Portanto, desde o primeiro momento, o índio esbanjou musicalidade. A música era uma arma usada pelos jesuítas para cativar o nativo. Usavam principalmente as crianças e muitas vezes as enviavam ao Rio de Janeiro para um melhor aprendizado.

Saint-Hilaire, nas anotações sobre sua viagem ao Espírito Santo,  em 1818, registrou que se ouviam com freqüência, na Igreja de Reis Magos de Nova Almeida, grupos musicais formados por índios de extrema habilidade.

   No entanto, a preocupação dos jesuítas era mais a salvar almas do que a de desenvolver a música em si. Com a expulsão dos religiosos em 1759, muito se perdeu, ao contrário do trabalho das Missões no sul: hoje pode-se identificar a harpa como um instrumento da cultura popular entre os descendentes dos índios do sul, principalmente no Paraguai.

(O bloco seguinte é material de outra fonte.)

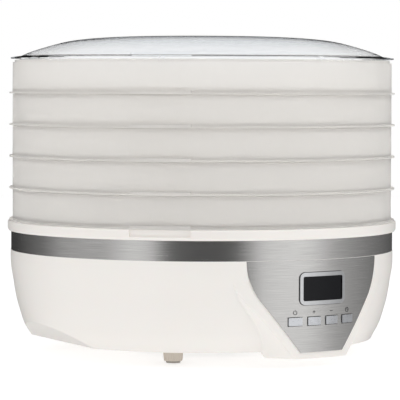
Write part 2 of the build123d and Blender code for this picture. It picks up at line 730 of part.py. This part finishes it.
def make_tray_grid(number):
    z = tray_bottom(number) + GROOVE_H + FLANGE_T
    ring_step = (SKIRT_INNER_R - GRID_HUB_R) / GRID_RINGS
    spoke = SKIRT_INNER_R - GRID_HUB_R
    with BuildPart() as grid:
        with BuildSketch(Plane.XY.offset(z)):
            Circle(GRID_R)
            Circle(SKIRT_INNER_R, mode=Mode.SUBTRACT)
            for ring in range(GRID_RINGS - 1, -1, -1):
                radius = GRID_HUB_R + ring * ring_step
                with BuildSketch(mode=Mode.PRIVATE) as rib:
                    Circle(radius + RIB_W)
                    Circle(radius, mode=Mode.SUBTRACT)
                add(rib.sketch)
            with PolarLocations(GRID_HUB_R + 1 + spoke / 2, GRID_SPOKES):
                Rectangle(spoke + 1, RIB_W)
        extrude(amount=GRID_T)
    name = "tray_" + str(number) + "_grid"
    grid.part.label = name
    export_step(grid.part, "parts/" + name + ".step")


def make_lid():
    lugs = [
        sector(SKIRT_INNER_R, 165, LID_Z, LID_LUG_TOP + 0.4, TAB_ANGLES[0] + a, LUG_HALF_ANGLE)
        for a in LUG_ANGLES
    ]
    pegs = [
        sector(SKIRT_INNER_R, SKIRT_OUTER_R - 0.2, LID_Z - 3, LID_Z, TAB_ANGLES[0] + a, LUG_HALF_ANGLE)
        for a in LUG_ANGLES
    ]
    tab_floor = LID_LUG_TOP - 0.4
    tab_r = LID_BRIM_R + 1.5
    tabs = [sector(161, tab_r, tab_floor, tab_floor + 1.5, a, TAB_HALF_ANGLE) for a in TAB_ANGLES]
    tab_lips = [sector(165.5, tab_r, tab_floor, tab_floor + TAB_H, a, TAB_HALF_ANGLE) for a in TAB_ANGLES]
    foot_r, foot_z = LID_DOME[-1]
    inner = [(r - 0.4, z - LID_T) for r, z in reversed(LID_DOME[1:-1])]
    with BuildPart() as lid:
        with BuildSketch(Plane.XZ):
            with BuildLine():
                Line((0, LID_DOME[0][1]), LID_DOME[0])
                Spline(*LID_DOME, tangents=((1, 0), (1, -0.52)))
                Polyline((foot_r, foot_z), (foot_r + 1.2, foot_z - 0.5), (LID_BRIM_R, LID_LUG_TOP + 0.3),
                         (LID_BRIM_R, LID_LUG_TOP - 0.7), (foot_r - 1.6, LID_LUG_TOP + 0.2),
                         (foot_r - 3.4, foot_z - 0.8))
                Spline((foot_r - 3.4, foot_z - 0.8), *inner, (LID_DOME[0][0], LID_DOME[0][1] - LID_T),
                       tangents=((-1, 0.45), (-1, 0)))
                Polyline((LID_DOME[0][0], LID_DOME[0][1] - LID_T), (0, LID_DOME[0][1] - LID_T),
                         (0, LID_DOME[0][1]))
            make_face()
        revolve(axis=Axis.Z)
        for piece in tabs + tab_lips + lugs + pegs:
            add(piece)
    lid.part.label = "lid"
    export_step(lid.part, "parts/lid.step")


os.makedirs("parts", exist_ok=True)
make_base_housing()
make_base_deck()
make_outlet_grille()
make_trim_band()
make_control_fascia()
make_display()
for button_name, button_x in zip(BUTTON_NAMES, BUTTON_XS):
    make_button(button_name, button_x)
make_control_board()
make_bottom_cover()
for foot_index, foot_angle in enumerate(FOOT_ANGLES, start=1):
    make_foot(foot_index, foot_angle)
make_cord_gland()
make_power_board()
make_fan_duct()
make_motor()
make_impeller()
make_heater()
for tray_number in range(1, TRAY_COUNT + 1):
    make_tray(tray_number)
    make_tray_grid(tray_number)
make_lid()
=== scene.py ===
"""Looks for the round food dehydrator: studio, camera, materials and the fine detail on the CAD frame."""

import json
import math

import bpy
import bmesh
from mathutils import Euler, Matrix, Vector


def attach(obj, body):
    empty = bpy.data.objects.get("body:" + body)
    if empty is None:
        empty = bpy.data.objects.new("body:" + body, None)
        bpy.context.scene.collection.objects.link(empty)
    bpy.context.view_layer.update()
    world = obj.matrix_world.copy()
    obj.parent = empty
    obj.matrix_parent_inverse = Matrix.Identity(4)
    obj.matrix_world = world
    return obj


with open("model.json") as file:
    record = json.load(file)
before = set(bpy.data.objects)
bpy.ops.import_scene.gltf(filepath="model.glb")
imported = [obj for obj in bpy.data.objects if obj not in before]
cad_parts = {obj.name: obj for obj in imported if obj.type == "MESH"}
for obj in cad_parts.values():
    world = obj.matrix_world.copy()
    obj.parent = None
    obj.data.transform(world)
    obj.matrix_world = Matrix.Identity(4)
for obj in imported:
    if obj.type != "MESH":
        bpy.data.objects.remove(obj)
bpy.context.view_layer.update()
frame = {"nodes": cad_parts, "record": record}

# ---------------------------------------------------------------- camera

CAMERA_AZIMUTH = math.radians(-36.9)
CAMERA_DISTANCE = 2.198
CAMERA_HEIGHT = 0.233
CAMERA_PITCH = math.radians(2.61)
CAMERA_YAW_TRIM = math.radians(0.04)
CAMERA_ROLL = math.radians(0.2)
LENS_MM = 225.4


def make_camera():
    """A long lens a little above the middle of the object, matched to the photograph."""
    data = bpy.data.cameras.new("camera")
    data.lens = LENS_MM
    data.sensor_width = 36
    data.clip_end = 50
    camera = bpy.data.objects.new("camera", data)
    camera.location = (
        math.sin(CAMERA_AZIMUTH) * CAMERA_DISTANCE,
        -math.cos(CAMERA_AZIMUTH) * CAMERA_DISTANCE,
        CAMERA_HEIGHT,
    )
    aim = Euler((math.pi / 2 - CAMERA_PITCH, 0, CAMERA_AZIMUTH + CAMERA_YAW_TRIM)).to_matrix()
    camera.rotation_euler = (aim @ Matrix.Rotation(CAMERA_ROLL, 3, "Z")).to_euler()
    bpy.context.scene.collection.objects.link(camera)
    bpy.context.scene.camera = camera


# ---------------------------------------------------------------- small node helpers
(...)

   A música utilizada pelos jesuítas entre nós era mais elemento de apoio às montagens teatrais, denominadas autos religiosos; temos registro de três importantes momentos em solo capixaba:

-         Em 1584, com o “Diálogo da Ave-Maria”;
-         Em 1586, com o “Auto da Vila de Vitória ou São Mateus”;
-         E em 1587 com o “Diálogo de Guaraparim”.

Sempre vale ressaltar a presença entre nós de Padre José Anchieta, falecido em 1597, que teria composto músicas na forma de catira ou cateretê, uma dança indígena, para festas em Santa Cruz, Vila do Espírito Santo e Nossa Senhora da Conceição.